Sombere mogelijkheden
Aangenomen dus, dat Frankrijk, om een oorlog te vermijden, bukt voor de Italiaansche pretenties, hetzij in eens, hetzij in twee of drie tempo's, want wie den vinger heeft wil de heele hand. Of aangenomen, wat op 't zelfde neerkomt, dat Frankrijk en Italië slaags raken, terwijl de andere mogendheden werkeloos toezien, om te verijdelen dat de oorlog zich uitbreidt over den ganschen aardbodem. Frankrijk wint of Frankrijk verliest. Zonder oorlog zwichtend zal Frankrijk zijn beste strategische posities verbeuren, brok voor brok al zijn koloniale bezittingen inboeten, en afzakken tot den rang van kleine, satellietische mogendheid. Met een oorlog tegen Italië, hetzij gewonnen of verloren, zou Frankrijk zoodanig gehavend zijn in de lucht, ter zee, ter land, om niet te spreken van zijn financiën, van zijn moreel, van zijn bevolkingscijfer, dat de resultaten gelijkstaan met een onbloedige capitulatie. Als beslissende, of als equilibreerende militaire factor zou Frankrijk voor langen tijd, misschien voor immer zijn uitgeschakeld. Er zou in Europa nog slechts één leger zijn dat meetelt omdat het voortaan zonder een schot te lossen, zijn bevelen kan opleggen in 't Westen en in 't Oosten. Wij behoeven het niet eens te noemen. Wordt Frankrijk als militaire mogendheid geëlimineerd, of gereduceerd tot een macht waarmee men spotten kan, dan is elke kans op coalities en weerstand voor den duur van eeuwen verkeken. Alles valt in duigen, alles wordt meegesleurd door de eenige aantrekkingskracht die overblijft. Want ook Italië is deerlijk gehavend en buiten gevecht. Rusland traditioneel waardeloos, gedesorganiseerd, omkoopbaar. De overige komen niet in aanmerking naast den Germaanschen kolos.

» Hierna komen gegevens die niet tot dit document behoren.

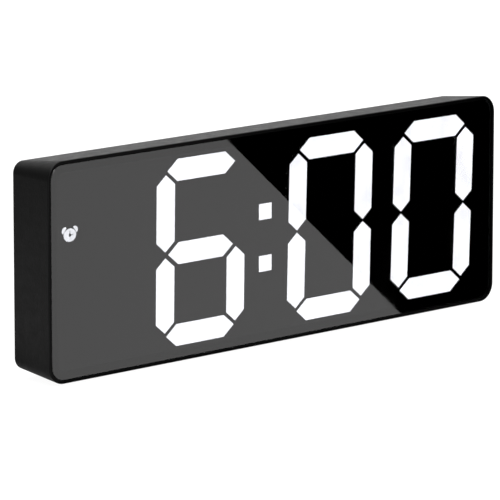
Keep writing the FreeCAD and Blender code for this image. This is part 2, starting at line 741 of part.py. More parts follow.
for i, label in enumerate(BUTTONS):
    x = button_x(i)
    b = body(label)
    s = sketch(b, -S("button_proud"))
    stadium(s, x, BY, S("button_long") / 2, S("button_high") / 2)
    p = pad(b, s, S("button_proud") + S("cover_thick") + 0.15)
    doc.recompute()
    dress(b, "Fillet", p, level_edges(p, -S("button_proud").value), 0.45)
    s = sketch(b, S("cover_thick") + 0.15)
    stadium(s, x, BY, S("button_long") / 2 + 0.8, S("button_high") / 2 + 0.8)
    pad(b, s, 0.9)
    s = sketch(b, S("cover_thick") + 1.0)
    circle(s, x, BY, 2.0)
    pad(b, s, S("plunger_end") - S("cover_thick") - 1.0)
    # sunk sign on the cap: ring, three bars, triangle up, triangle down
    s = sketch(b, S("sign_deep") - S("button_proud"))
    if label == "mode_button":
        circle(s, x, BY, 1.15)
        circle(s, x, BY, 0.7)
    elif label == "set_button":
        for j in (-1, 0, 1):
            y = BY + 0.85 * j
            rect(s, x - 1.2, y - 0.2, x + 1.2, y + 0.2)
    else:
        k = 1 if label == "up_button" else -1
        polygon(s, [(x - 1.3, BY - 0.95 * k), (x + 1.3, BY - 0.95 * k), (x, BY + 1.15 * k)])
    pocket(b, s, S("sign_deep") + 0.1)

# ---------------------------------------------------------------- rear cover: plate, posts, battery bay, openings
b = body("rear_cover")
CT = S("cover_thick")
s = sketch(b, 0)
rounded(s, 0, MID, S("cover_x") - S("cover_gap"), S("cover_y") - S("cover_gap"), 2.0)
p = pad(b, s, CT)
doc.recompute()
dress(b, "Chamfer", p, level_edges(p, 0.0), 0.25)
s = sketch(b, CT)
for sx in (-1, 1):
    for sy in (-1, 1):
        circle(s, CX * sx, MID + CY * sy, 3.4)
pad(b, s, 1.6)
s = sketch(b, CT)
for x, y in posts:
    circle(s, x, y, S("post_r"))
pad(b, s, board_back - CT)
BX, BL, BH, BWL = S("bay_x"), S("bay_low"), S("bay_high"), S("bay_wall")
s = sketch(b, CT)
rounded(s, 0, (BL + BH) / 2, BX + BWL, (BH - BL) / 2 + BWL, 1.2)
pad(b, s, S("bay_floor") + S("bay_floor_thick") - CT)
s = sketch(b, S("bay_floor"))
rounded(s, 0, (BL + BH) / 2, BX, (BH - BL) / 2, 0.6)
pocket(b, s, S("bay_floor") + 0.1)
DX, DL, DH, DT = S("door_x"), S("door_low"), S("door_high"), S("door_thick")
s = sketch(b, DT + 0.1)
rounded(s, 0, (DL + DH) / 2 - 0.05, DX + 0.2, (DH - DL) / 2 + 0.25, 1.5)
pocket(b, s, DT + 0.2)
s = sketch(b, 4.2)
for sx in (-1, 1):
    x = S("tab_x") * sx
    w2 = S("tab_wide") / 2 + 0.3
    rect(s, x - w2, DL - 0.3, x + w2, BL + 0.1)
pocket(b, s, 4.3)
# thumb scoop over the door's latch
s = sketch(b, 0.9)
stadium(s, 0, DH + 0.2, 7.5, 3.2)
pocket(b, s, 1.0)
# shallow dish round the row of buttons, and the four button openings
s = sketch(b, 0.5)
stadium(s, (button_x(0) + button_x(3)) / 2, BY, S("button_pitch") * 1.5 + 6.6, 3.9)
pocket(b, s, 0.6)
s = sketch(b, CT)
for i in range(4):
    stadium(s, button_x(i), BY, S("button_long") / 2 + S("button_play"), S("button_high") / 2 + S("button_play"))
pocket(b, s, CT + 0.1)
# screw counterbores and through holes
s = sketch(b, S("case_bore_deep"))
for sx in (-1, 1):
    for sy in (-1, 1):
        circle(s, CX * sx, MID + CY * sy, S("case_bore_r"))
pocket(b, s, S("case_bore_deep") + 0.1)
s = sketch(b, CT + 1.6)
for sx in (-1, 1):
    for sy in (-1, 1):
        circle(s, CX * sx, MID + CY * sy, 1.3)
pocket(b, s, CT + 1.7)
s = sketch(b, board_back)
for x, y in posts:
    circle(s, x, y, S("board_pilot_r"))
pocket(b, s, 8.5)
# sound holes over the buzzer: one in the middle and a ring of six
s = sketch(b, CT)
circle(s, S("buzzer_x"), S("buzzer_y"), S("sound_hole_r"))
pocket(b, s, CT + 0.1)
s = sketch(b, CT, x=S("buzzer_x"), y=S("buzzer_y"))
circle(s, S("sound_ring_r"), 0, S("sound_hole_r"))
hole = pocket(b, s, CT + 0.1)
ring = b.newObject("PartDesign::PolarPattern", "sound_hole_ring")
ring.Originals = [hole]
ring.Axis = (s, ["N_Axis"])
ring.Angle = 360.0
ring.Occurrences = 6
b.Tip = ring
# opening for the power inlet
s = sketch(b, CT)
stadium(s, IX, IY, IW / 2 + 0.35, IH / 2 + 0.35)
pocket(b, s, CT + 0.1)

WAY = [1, -1, 1]          # which end each cell's positive button points to

# ---------------------------------------------------------------- battery door with two hinge tabs and a sprung latch tongue
b = body("battery_door")
s = sketch(b, 0)
rounded(s, 0, (DL + DH) / 2, DX, (DH - DL) / 2, 1.3)
p = pad(b, s, DT)
doc.recompute()
dress(b, "Chamfer", p, level_edges(p, 0.0), 0.2)
s = sketch(b, DT)
for sx in (-1, 1):
    x = S("tab_x") * sx
    w2 = S("tab_wide") / 2
    rect(s, x - w2, DL, x + w2, DL + 1.4)
pad(b, s, 1.8)
s = sketch(b, DT + 0.9)
for sx in (-1, 1):
    x = S("tab_x") * sx
    w2 = S("tab_wide") / 2
    rect(s, x - w2, DL - 1.7, x + w2, DL + 0.5)
pad(b, s, 0.9)
# slits either side of the latch tongue, open at the door's top edge
s = sketch(b, DT)
for sx in (-1, 1):
    rect(s, 5.9 * sx - 0.4, DH - 7.5, 5.9 * sx + 0.4, DH + 0.5)
pocket(b, s, DT + 0.1)
# latch nose on the inside of the tongue
s = sketch(b, DT)
rect(s, -4.0, DH - 3.2, 4.0, DH - 2.2)
pad(b, s, 1.2)
# grip grooves on the tongue
s = sketch(b, 0.4)
rect(s, -4.2, DH - 2.0, 4.2, DH - 1.4)
groove = pocket(b, s, 0.5)
rows = b.newObject("PartDesign::LinearPattern", "grip_grooves")
rows.Originals = [groove]
rows.Direction = (s, ["V_Axis"])
rows.Reversed = True
rows.Length = 4.0
rows.Occurrences = 5
b.Tip = rows
# sunk arrow under the tongue
s = sketch(b, S("sign_deep"))
polygon(s, [(Q.of(-1.9), DH - 13.0), (Q.of(1.9), DH - 13.0), (Q.of(0), DH - 10.0)])
pocket(b, s, S("sign_deep") + 0.1)
# polarity signs on the inside, one pair for each cell
s = sketch(b, DT)
for i, k in enumerate(WAY):
    y = S("cell_first") + S("cell_pitch") * i
    x = Q.of(17.0 * k)
    polygon(s, [(x + px, y + py) for px, py in (
        (0.35, 0.35), (1.6, 0.35), (1.6, -0.35), (0.35, -0.35), (0.35, -1.6), (-0.35, -1.6),
        (-0.35, -0.35), (-1.6, -0.35), (-1.6, 0.35), (-0.35, 0.35), (-0.35, 1.6), (0.35, 1.6))])
    rect(s, -x - 1.6, y - 0.35, -x + 1.6, y + 0.35)
pocket(b, s, S("sign_deep"))

# ---------------------------------------------------------------- cells, contact plates and springs
CR, CL, LV = S("cell_r"), S("cell_long"), S("cell_level")
inner = BX - S("plate_thick")
cell_y = [S("cell_first") + S("cell_pitch") * i for i in range(3)]
b = body("battery_cells")
for i in range(3):
    k = WAY[i]
    tip = inner - S("dimple")             # end of the positive button, from the middle
    s = sketch(b, LV, x=Q.of(0), y=cell_y[i])
    pts = [(tip, 0), (tip, 1.9), (tip - 0.8, 1.9), (tip - 0.8, CR - 0.9), (tip - 1.1, CR - 0.4), (tip - 1.6, CR),
           (tip - CL + 0.6, CR), (tip - CL, CR - 0.6), (tip - CL, 0)]
    polygon(s, [(Q.of(x) * k, y) for x, y in pts])
    revolve(b, s, "H_Axis")

b = body("contact_plates")
# single plate, two bridging plates, single plate
for side, ys in ((-1, (0, 0)), (1, (0, 1)), (-1, (1, 2)), (1, (2, 2))):
    s = sketch(b, 2.4)
    x0, x1 = (inner, BX) if side > 0 else (-BX, -inner)
    rect(s, x0, cell_y[ys[0]] - 4.2, x1, cell_y[ys[1]] + 4.2)
    pad(b, s, 9.2)
for i in range(3):
    s = sketch(b, WAY[i] * inner if WAY[i] > 0 else -inner, plane="YZ_Plane")
    # the sketch plane stands across the bay: sketch x runs up the clock and sketch y runs to the front
    circle(s, cell_y[i], LV, 2.2)
    p = pad(b, s, S("dimple") - 0.05)
    p.Reversed = WAY[i] > 0

springs = doc.addObject("Part::Feature", "contact_springs")
springs.Label = "contact_springs"
coils = []
wire_r = 0.3
for i in range(3):
    k = WAY[i]
    start = -k * (inner.value - wire_r - 0.02)                    # at the negative end
    stop = k * (inner.value - S("dimple").value - CL.value) - k * (wire_r + 0.02)
    span = abs(stop - start)
    turns = 3.5
    helix = Part.makeHelix(span / turns, span, 3.4)
    # the wire's section is drawn as a twelve-sided ring of the same area as the round wire
    tangent = V(0, 3.4, span / turns / (2 * math.pi)).normalize()
    out = V(1, 0, 0)
    across = tangent.cross(out).normalize()
    reach = wire_r * math.sqrt(math.pi / (6 * math.sin(math.pi / 6)))
    corners = [V(3.4, 0, 0) + out * (reach * math.cos(a)) + across * (reach * math.sin(a))
               for a in [math.pi / 6 * (j + 0.5) for j in range(12)]]
    ring_w = Part.makePolygon(corners + corners[:1])
    coil = Part.Wire(helix.Edges).makePipeShell([ring_w], True, True)
    coil.rotate(V(0, 0, 0), V(0, 1, 0), 90 if stop > start else -90)
    coil.translate(V(start, cell_y[i].value, LV.value))
    coils.append(coil)
springs.Shape = Part.makeCompound(coils)
stand(springs)
nodes.append(springs)

# ---------------------------------------------------------------- fasteners
b = body("case_screws")
s = sketch(b, S("case_bore_deep") - 1.5)
for sx in (-1, 1):
    for sy in (-1, 1):
        circle(s, CX * sx, MID + CY * sy, S("case_head_r"))
p = pad(b, s, 1.5)
doc.recompute()
dress(b, "Fillet", p, level_edges(p, (S("case_bore_deep") - 1.5).value), 0.5)
s = sketch(b, S("case_bore_deep") - 0.2)
for sx in (-1, 1):
    for sy in (-1, 1):
        circle(s, CX * sx, MID + CY * sy, S("case_shank_r"))
pad(b, s, 7.2)


def cross(s, x, y, arm=1.25, half=0.32):
    pts = [(half, half), (arm, half), (arm, -half), (half, -half), (half, -arm), (-half, -arm), (-half, -half),
           (-arm, -half), (-arm, half), (-half, half), (-half, arm), (half, arm)]
    polygon(s, [(Q.of(x) + a, Q.of(y) + c) for a, c in pts])


s = sketch(b, S("case_bore_deep") - 0.7)
for sx in (-1, 1):
    for sy in (-1, 1):
        cross(s, CX * sx, MID + CY * sy)
pocket(b, s, 1.0)

b = body("board_screws")
s = sketch(b, board_face)
for x, y in posts:
    circle(s, x, y, S("board_head_r"))
p = pad(b, s, 1.4)
doc.recompute()
dress(b, "Fillet", p, level_edges(p, (board_face + 1.4).value), 0.45)
s = sketch(b, board_face - 7.0)
for x, y in posts:
    circle(s, x, y, S("board_shank_r"))
pad(b, s, 7.2)
s = sketch(b, board_face + 1.5)
for x, y in posts:
    cross(s, x, y, 1.1, 0.28)
pocket(b, s, 0.8)

# ---------------------------------------------------------------- rubber feet: wedges that level the drafted underside
b = body("rubber_feet")
for side in (-1, 1):
    s = sketch(b, S("foot_x") * side - S("foot_long") / 2, plane="YZ_Plane")
    f0, f1 = S("foot_back"), S("foot_front")
    polygon(s, [(-S("foot_rise"), f0), (-S("foot_rise"), f1), (lean(f1), f1), (lean(f0), f0)])
    pad(b, s, S("foot_long"))
doc.recompute()
up = []
for i, e in enumerate(b.Tip.Shape.Edges, start=1):
    bb = e.BoundBox
    if bb.YLength > 0.5 and bb.XLength < 1e-4 and bb.ZLength < 1e-4:
        up.append("Edge%d" % i)
dress(b, "Fillet", b.Tip, up, 1.6)

# ---------------------------------------------------------------- check everything, then write one file per piece
doc.recompute()
bad = [o.Name for o in doc.Objects if "Invalid" in o.State or "Error" in o.State]
if bad:
    raise RuntimeError("failed objects: %s" % bad)
for cut, before in cuts:
    if not cut.Shape.Volume < before.Shape.Volume - 1e-4:
        raise RuntimeError("%s cuts nothing" % cut.Name)
labels = [o.Label for o in nodes]
if len(set(labels)) != len(labels) or len(labels) > 60:
    raise RuntimeError("names clash, or there are too many pieces")
for o in nodes:
    if o.Shape.isNull() or not o.Shape.isValid() or not o.Shape.Solids:
        raise RuntimeError("bad shape: %s" % o.Label)
os.makedirs("parts", exist_ok=True)
for o in nodes:
    o.Shape.exportStep("parts/%s.step" % o.Label)
    bb = o.Shape.BoundBox
    print("%-24s solids %2d  volume %9.2f  x %7.2f %7.2f  y %6.2f %6.2f  z %6.2f %6.2f" % (
        o.Label, len(o.Shape.Solids), o.Shape.Volume, bb.XMin, bb.XMax, bb.YMin, bb.YMax, bb.ZMin, bb.ZMax))
print(len(nodes), "pieces")
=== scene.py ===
import math

import bpy
from mathutils import Matrix, Vector


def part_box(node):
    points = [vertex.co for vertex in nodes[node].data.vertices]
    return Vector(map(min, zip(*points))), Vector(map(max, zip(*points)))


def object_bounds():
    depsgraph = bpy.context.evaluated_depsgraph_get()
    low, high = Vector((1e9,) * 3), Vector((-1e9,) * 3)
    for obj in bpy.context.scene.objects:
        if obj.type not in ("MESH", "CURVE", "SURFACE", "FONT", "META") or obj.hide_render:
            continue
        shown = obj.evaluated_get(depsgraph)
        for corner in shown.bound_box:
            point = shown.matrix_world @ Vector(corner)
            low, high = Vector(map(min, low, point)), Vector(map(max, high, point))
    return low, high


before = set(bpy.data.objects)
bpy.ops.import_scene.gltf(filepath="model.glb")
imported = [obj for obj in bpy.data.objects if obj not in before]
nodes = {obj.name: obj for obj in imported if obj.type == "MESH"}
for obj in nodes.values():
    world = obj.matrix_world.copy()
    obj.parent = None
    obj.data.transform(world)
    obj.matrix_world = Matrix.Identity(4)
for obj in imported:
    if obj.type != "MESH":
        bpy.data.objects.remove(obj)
cad_low, cad_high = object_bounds()
scene = bpy.context.scene
MM = 0.001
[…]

Voor 't geval echter dat Italië zou winnen, (in den oorlog is alles mogelijk) zullen de consequenties niet minder ingrijpend en hachelijk zijn. Het verslagen Frankrijk, zooals heden het onbuigzame Bohemen, wordt vazal der As, onderdeel van een nieuw, ontzagwekkend mechanisme. Door het feit zelf van Frankrijk's ondergang of inzinking wordt Engeland, ondanks zijn vloot, afgesneden van alle continenten. Het Spanje van Franco immers, graag of niet graag, als bondgenoot of als lijfeigene, zal onderworpen worden aan de As. Van de Spaansche Noordkusten tot het Nauw van Calais, van de oevers der Afrikaansche zeeën, overal zullen duikbooten, vliegtuigen en kleine torpilleurs de communicatie-lijnen bestoken. De weg naar Indië over Suez is ipso facto versperd. De route om de Kaap wordt onbevaarbaar. Negen-tiende echter van wat Europa overzee invoert komt over den Atlantischen Oceaan. Maar deze route, die door Panama naar Indië kan voeren (Panama met zijn gecompliceerde, kwetsbare sluizen!) zal niet vrij blijven. Wanneer men bedenkt dat alléén de Duitschers in 1917 en '18 gemiddeld 300.000 ton per maand in den grond boorden (gedurende één week zelfs 200.000 ton) dan kan men ongeveer ramen hoe hoog de verliezen zullen stijgen bij de vermenigvuldiging der hedendaagsche verdelgingswerktuigen en op welken tijdsduur het uithoudingsvermogen geschat kan worden van Groot-Brittannië dat reeds in 1917 het spook der uithongering en der nederlaag zag opdoemen. Geen proviandeering dus; geen ravitailleering; noch grondstoffen, noch petroleum, noch etenswaren. Maar wanneer alle verbindingswegen zijn afgesneden, waardoor het lot bezegeld wordt van Engeland, wat zal er boven het hoofd hangen der Vereenigde Staten? Natuurlijk zal hun handel verschrikkelijke verliezen lijden. Dat is niet alles. Zooals Engeland bezitten zij een geduchte vloot doch geen noemenswaardig landleger. Geen enkele hunner kuststeden is verdedigd. Een
troepen-verplaatsing van New-York naar San-Francisco vergt evenveel tijd als de overtocht van den Atlantischen Oceaan, en slechts onbeduidend minder dan het oversteken der Stille Zuidzee. Welk een prooi! Meer dan de helft van het goud der aarde ligt bedolven in Amerikaansche kluizen. Om te zwijgen van het overige.